Cuando tuvimos ‘toca discos’ fue lo máximo. Lo único que, a ratos, me disgustaba era la mota de algodón que se le pegaba a la aguja y tocaba soplar para poder escuchar bien el ‘tema musical’. Cuando pienso en este maravilloso electrodoméstico, es inevitable acordarme de Idaly. Ella era la muchacha que me cuidaba y tenía un novio que se llamaba José. Un día José le terminó, pero la citó en el parque de la esquina, para entregarle un disco de desprecio. Ella no tuvo otra opción que llevarme a la dichosa cita y, a la vuelta, pusimos el famoso disco. “Tú eres la chancla que yo dejé tirada, en la basura a ver quién te recoge. ¡Ingrata, fea, piojosa, greñuda!”, decía una de las canciones que José le dedicaba a Idaly. Después de eso, nadie me sacaba de su cuarto, en el que yo le pedía, una y otra vez, que repitiera esa canción, cuya letra me llevaré a la tumba.

Cuando crecí un poco más, llegó a Colombia la televisión a color. Toda una revolución. El problema es que mi televisor seguía sin control remoto. Sólo, después de visitar a unas amigas, me dí cuenta lo poco recursivas que éramos en mi casa. Ellas se acostaban en la cama a ver televisión, tenían una escoba a su lado y, cada vez que querían cambiar de canal, lo hacían con el palo de la misma. ¿Cómo no se me ocurrió antes?

En el colegio, comencé a ver clases de Mecanografía y tenía que cargar con la máquina dos veces a la semana.
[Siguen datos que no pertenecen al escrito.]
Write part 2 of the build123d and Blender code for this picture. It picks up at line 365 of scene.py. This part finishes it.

A ésta se le tapaban las letras para poder aprender a escribir sin mirar el teclado. ¿Quién no se lesionó el dedo meñique haciendo la plana ASDFG ÑLKJH justo en el momento en que se digitaba la A y la S o la H y la J? Y si dañó la hoja, de malas, a repetirla.
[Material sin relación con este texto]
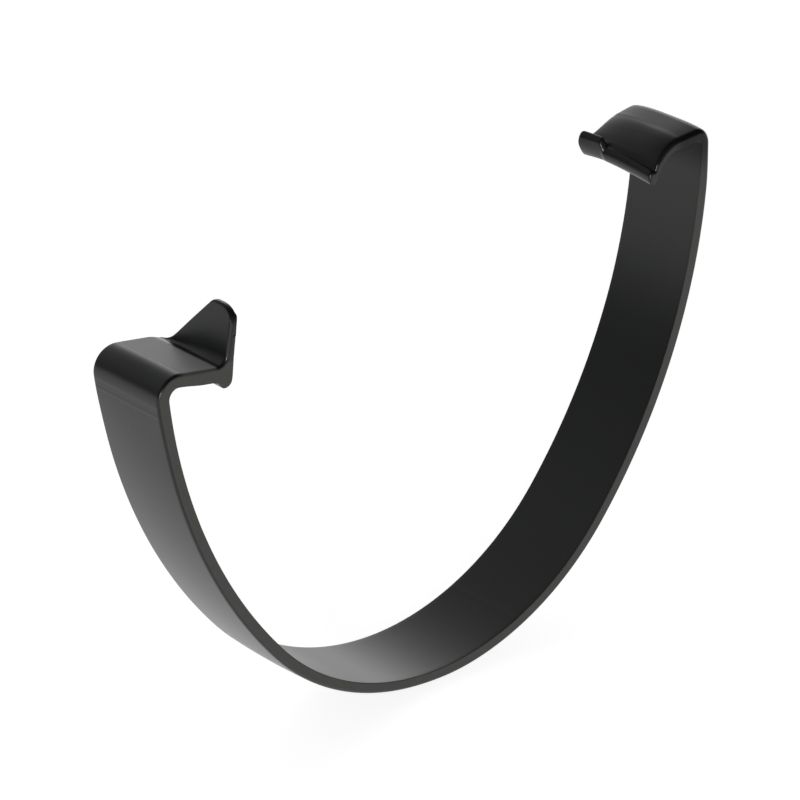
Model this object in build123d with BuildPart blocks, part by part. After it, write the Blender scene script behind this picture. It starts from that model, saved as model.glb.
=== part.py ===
"""Gutter bracket: a one-piece moulded strap that wraps under a deep gutter and snaps over its two rims.

Frame: X runs across the gutter, with the front rim at -X and the wall rim at +X. Y runs along the gutter.
Z points up. The origin is where the gutter's lowest line rests on the strap, in the middle of its width.
"""
import os
from math import acos, cos, degrees, radians

from build123d import *

# The strap, in millimetres and degrees
strap_width = 16.4
strap_thickness = 2.2
outer_edge_round = 0.6

# The gutter's outside, which the strap's inner face follows: a tight arc below, flatter flanks above
seat_radius = 46.0
seat_half_angle = 49.5
flank_radius = 96.0

# Front end: the arm bends in to a ledge, which ends in a rounded nose with a barb below it
front_arm_height = 67.5
front_bend_radius = 1.7
front_droop = 9.5
front_ledge_length = 10.7
nose_radius = 1.7
barb_depth = 1.15
barb_lead = 1.3
barb_flat = 0.8
barb_back = 1.0
barb_round = 0.5

# Thumb ear: a fin on the front ledge's nose, tall at its near side and sloping down to nothing
ear_height = 9.3
ear_root_thickness = 1.8
ear_tip_thickness = 1.05
ear_lean = 0.45
ear_foot_radius = 1.6
ear_flat_top = 5.1
ear_end_margin = 0.9
ear_near_round = 3.6
ear_far_round = 1.5

# Wall end: the arm bends in to a ledge, whose lip curls down inside the gutter's rim
wall_arm_height = 78.6
wall_bend_radius = 0.8
wall_droop = 4.0
wall_ledge_length = 3.6
lip_toe_setback = 0.9
lip_toe_thickness = 1.1

# The lip twists along the gutter. Each line gives three values, for its near end, its middle and its far end:
# how far it reaches in, and how far its shoulder, knee, brow, ridge and toe lie below the ledge's top
lip_reach = (7.8, 7.9, 8.5)
lip_shoulder_drop = (0.05, 0.15, 0.7)
lip_knee_drop = (1.6, 1.7, 2.0)
lip_brow_drop = (4.1, 3.6, 3.0)
lip_ridge_drop = (5.4, 4.9, 3.8)
lip_toe_drop = (6.2, 5.8, 5.6)
lip_shoulder_place = 2.2
lip_knee_place = 5.0
lip_brow_setback = 1.4

# A small tab stands on the lip's far end, over its ridge
tab_length = 5.3
tab_height = 2.1
tab_sink = 2.4
tab_thickness = 1.1
tab_setback = 0.15
tab_round = 0.6

half_width = strap_width / 2
half_thickness = strap_thickness / 2


def flank_angle(height):
    """Angle round the flank, from straight down, at which the strap's middle line reaches that height."""
    centre_height = seat_radius + (flank_radius - seat_radius) * cos(radians(seat_half_angle))
    return degrees(acos((centre_height - height) / (flank_radius + half_thickness)))


def half_spine(side, arm_height, bend_radius, droop, ledge_length):
    """Middle line of one half of the strap: from the bottom up the arm, round the bend, along the ledge."""
    rise = flank_angle(arm_height)
    seat = JernArc((0, -half_thickness), (side, 0), seat_radius + half_thickness, side * seat_half_angle)
    flank = JernArc(seat @ 1, seat % 1, flank_radius + half_thickness, side * (rise - seat_half_angle))
    bend = JernArc(flank @ 1, flank % 1, bend_radius + half_thickness, side * (180 + droop - rise))
    Line(bend @ 1, bend @ 1 + (bend % 1) * ledge_length)


def strap_section(side, start):
    """The strap's cross-section at the bottom: the two outer edges are rounded, the inner ones are sharp."""
    with BuildSketch(Plane(origin=start, x_dir=(0, side, 0), z_dir=(side, 0, 0))) as section:
        Rectangle(strap_width, strap_thickness)
        outer_corners = section.vertices().group_by(Axis.Y)[0]
        fillet(outer_corners, radius=outer_edge_round)
    return section.sketch


def end_plane(spine, side):
    """Plane across the strap's end: x points inward along the ledge, y up, z along or against the gutter."""
    return Plane(origin=spine @ 1, x_dir=spine % 1, z_dir=(0, side, 0))


with BuildLine(Plane.XZ) as front_half:
    half_spine(-1, front_arm_height, front_bend_radius, front_droop, front_ledge_length)
with BuildLine(Plane.XZ) as wall_half:
    half_spine(1, wall_arm_height, wall_bend_radius, wall_droop, wall_ledge_length)
front_spine = front_half.wires()[0]
wall_spine = wall_half.wires()[0]
front_end = end_plane(front_spine, -1)
wall_end = end_plane(wall_spine, 1)

with BuildPart() as strap:
    sweep(strap_section(-1, front_spine @ 0), path=front_spine)
    sweep(strap_section(1, wall_spine @ 0), path=wall_spine)

    # The barb hangs below the front ledge's nose, over the strap's whole width
    with BuildSketch(front_end) as barb:
        with BuildLine():
            Polyline(
                (-barb_back - barb_flat - barb_lead, -half_thickness),
                (-barb_back - barb_flat, -half_thickness - barb_depth),
                (-barb_back, -half_thickness - barb_depth),
                (0, -half_thickness),
                (0, 0),
                (-barb_back - barb_flat - barb_lead, 0),
                close=True,
            )
        make_face()
        fillet(barb.vertices().group_by(Axis.Y)[0], radius=barb_round)
    extrude(amount=half_width, both=True)

    # The nose's top corner is rounded off
    with BuildSketch(front_end) as nose_cut:
        with Locations((0, half_thickness)):
            Rectangle(2 * nose_radius, 2 * nose_radius)
        with Locations((-nose_radius, half_thickness - nose_radius)):
            Circle(nose_radius, mode=Mode.SUBTRACT)
    extrude(amount=strap_width, both=True, mode=Mode.SUBTRACT)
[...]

Tampoco existía la tecla enter, sino una palanca para cambiar de líneas y un timbre que avisaba cuando llegaba al borde de la hoja. La cinta era la que permitía escribir en el papel, que equivaldría al cartucho de la impresora. Yo no sé si mis dotes de digitadora los adquirí gracias a este magnífico invento.

Además, escuché música en Walkman, aunque debo reconocer que nos veíamos algo extraños con esos audífonos que se parecían a las orejas de ALF y cuyo aparato era un poco pesado. Pero ahí podía meter el casete y escuchar la música que quisiera, de dudosa calidad, porque era grabada de 88.9 con la voz de Alejandro Villalobos de fondo. Las canciones del casete no pertenecían a un solo género musical, sino que era más bien crossover.
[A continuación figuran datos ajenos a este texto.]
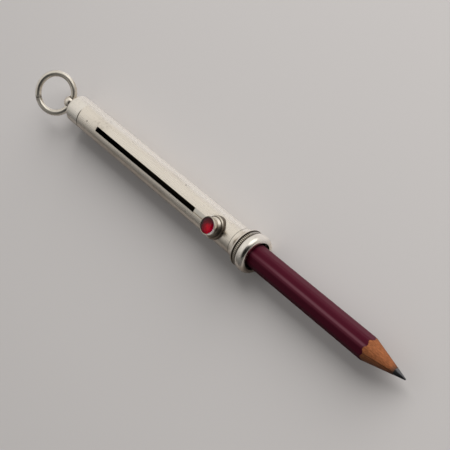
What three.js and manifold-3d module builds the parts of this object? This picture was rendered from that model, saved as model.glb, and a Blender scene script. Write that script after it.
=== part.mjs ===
// A silver chatelaine pencil holder: a slotted barrel with a ring at one end and a mouth at the other.
// Inside it a button runs a carriage along the slot, with a wooden pencil in the carriage's socket.
// Millimetres. Inside the group X runs from the flat of the end cap towards the mouth, Z points out through
// the button, and the barrel's axis is X. The group stands on z = 0, its origin under the middle of its box.
import * as THREE from "three";
import { mergeVertices } from "three/addons/utils/BufferGeometryUtils.js";
import Module from "manifold-3d";

const wasm = await Module();
wasm.setup();

// Barrel
const BARREL_OD = 8.9;
const BARREL_WALL = 0.3;
const HOLDER_LENGTH = 88.3;
const SLOT_WIDTH = 1.5;
const SLOT_START = 16;

// End cap and the spigot that it sits on
const CAP_LENGTH = 6.5;
const CAP_WALL = 0.35;
const CAP_SHOULDER = 1.25;
const SPIGOT_LENGTH = 4.2;
const SPIGOT_WALL = 0.3;

// Finial
const BALL_OD = 4.2;
const BALL_CENTRE = 3.35;
const NECK_OD = 2.5;
const RIVET_OD = 1.5;
const RIVET_HEAD_OD = 2.8;
const RIVET_HEAD = 0.4;
const RING_HOLE = 2.9;
const RING_HOLE_CENTRE = 3.1;

// Suspension ring
const RING_MEAN_OD = 12.4;
const RING_WIRE = 1.95;
const RING_LEAN = 23;
const RING_JOINT_GAP = 0.12;
const RING_JOINT_ANGLE = -45;

// Mouth
const COLLAR_LENGTH = 3;
const COLLAR_LIP = 0.14;
const COLLAR_OD = 11.5;
const COLLAR_LAND = 0.5;
const FILLET_LENGTH = 1.25;
const FILLET_OD = 11.2;
const BEAD_LENGTH = 3;
const BEAD_OD = 11.9;
const BEAD_BACK_OD = 11;
const BEAD_FACE_OD = 9.6;
const BEAD_BACK = 0.9;
const BEAD_LAND = 0.6;
const MOUTH_BORE = 8.34;
const MOUTH_LIP = 1;

// Carriage
const CARRIAGE_WALL = 0.25;
const CARRIAGE_TAIL = 9.7;
const CARRIAGE_LENGTH = 19.9;
const CARRIAGE_SPLIT = 0.4;
const STOP_DISC = 0.4;

// Button
const BUTTON_TO_MOUTH = 14.5;
const STEM_LENGTH = 1.6;
const STEM_WIDTH = 1.4;
const STEM_HEAD_OD = 2;
const STEM_HEAD = 0.3;
const WASHER_OD = 2.7;
const WASHER = 0.22;
const FOOT_OD = 7;
const FOOT_TOP = 0.7;
const FOOT_EDGE = 0.4;
const BODY_HEIGHT = 1.75;
const BODY_BASE_OD = 5.8;
const BODY_WAIST_OD = 4.5;
const BODY_TOP_OD = 5.1;
const BEZEL_OD = 5.4;
const BEZEL_WALL = 0.32;
const BEZEL_HEIGHT = 0.95;
const BEZEL_FLOOR = 0.3;
const STONE_DOME = 0.65;
const STONE_GIRDLE = 0.35;
const FOIL = 0.1;

// Pencil
const PENCIL_FLATS = 6.9;
const PENCIL_SIDES = 8;
const PENCIL_EDGE_RADIUS = 1.8;
const PENCIL_ROLL = 3.5;
const GLUE_PLANE_ANGLE = 67.5;
const LACQUER = 0.12;
const LEAD_OD = 2.1;
const PENCIL_LENGTH = 70.15;
const CONE_HALF_ANGLE = 13.9;
const LEAD_TIP_RADIUS = 0.25;

// Clearances
const SOLDER_GAP = 0.05;
const SEAM_GAP = 0.1;
const RUNNING_GAP = 0.15;
const GLUE_GAP = 0.02;

// How far a cutting shape reaches past what it cuts
const PAST = 1;

// Facets round a circle
const ROUND = 40;
const SMALL_ROUND = 28;
const WIRE_ROUND = 12;
const RING_STEPS = 48;

const rad = THREE.MathUtils.degToRad;

const silver = new THREE.MeshStandardMaterial({ color: 0xcdc7bb, roughness: 0.32, metalness: 1 });
const innerSilver = new THREE.MeshStandardMaterial({ color: 0xa9a59b, roughness: 0.4, metalness: 1 });
const ruby = new THREE.MeshStandardMaterial({ color: 0x8c0818, roughness: 0.08, metalness: 0 });
const foilRed = new THREE.MeshStandardMaterial({ color: 0xb8303c, roughness: 0.25, metalness: 1 });
const maroon = new THREE.MeshStandardMaterial({ color: 0x5a1226, roughness: 0.3, metalness: 0 });
const cedar = new THREE.MeshStandardMaterial({ color: 0xb87540, roughness: 0.7, metalness: 0 });
const graphite = new THREE.MeshStandardMaterial({ color: 0x2b2d30, roughness: 0.45, metalness: 0.3 });

// Radii and places that more than one piece uses
const barrelR = BARREL_OD / 2;
const boreR = barrelR - BARREL_WALL;
const carriageR = boreR - RUNNING_GAP;
const socketR = carriageR - CARRIAGE_WALL;
const beadStart = HOLDER_LENGTH - BEAD_LENGTH;
const filletStart = beadStart - SEAM_GAP - FILLET_LENGTH;
const collarEnd = filletStart - SEAM_GAP;
const buttonPlace = HOLDER_LENGTH - BUTTON_TO_MOUTH;
const carriageStart = buttonPlace - CARRIAGE_TAIL;
const buttonBase = barrelR + RUNNING_GAP;
const footTop = barrelR + FOOT_TOP;
const bodyTop = footTop + BODY_HEIGHT;
const stopDiscFront = buttonPlace + WASHER_OD / 2 + STOP_DISC + RUNNING_GAP;
const pencilStart = stopDiscFront + SOLDER_GAP;
const pencilTip = pencilStart + PENCIL_LENGTH;
const ringR = RING_MEAN_OD / 2;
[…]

También tuve el privilegio de escribir y enviar cartas por correo. Las escribía en esquelas y se las enviaba a mis amigas en otras ciudades. En lugar de chats, para conocer amigos de otras partes del mundo, había que inscribirse a algo así como ‘Pen pals’, y se intercambiaba correspondencia con personas de la edad de uno en el mundo entero. Pero muchas cartas se quedaban escritas porque, a veces, el ejercicio de ir al correo a que le pusieran la estampilla y guardarla en el buzón, me daba cierta pereza.

Así fue mi vida sin tecnología. La falta de celular fue una ventaja porque si uno se desaparecía, no había poder humano que lo encontrara. Aunque para mí fue lo mejor, creo que mi mamá y hermana no opinan lo mismo. A ellas les hubiera gustado que, en ese entonces, existieran los brazaletes de seguridad para presos, que permiten ubicar al condenado donde quiera que esté.

Cuando no quería saber de nadie, simplemente desaparecía y las posibilidades de reencuentro eran mínimas, mientras que, ahora con Facebook, lo encuentra el mismísimo Jaimito 'El Cartero', independientemente de que esté en Tangamandapio. Asimismo, investigaba en enciclopedias, pero sin la Británica, tenía la disculpa perfecta para no hacer tareas. Esta excusa no sería válida con Google a bordo. Así las cosas, digo con orgullo, que tuve el honor de haber nacido en la Edad de Piedra.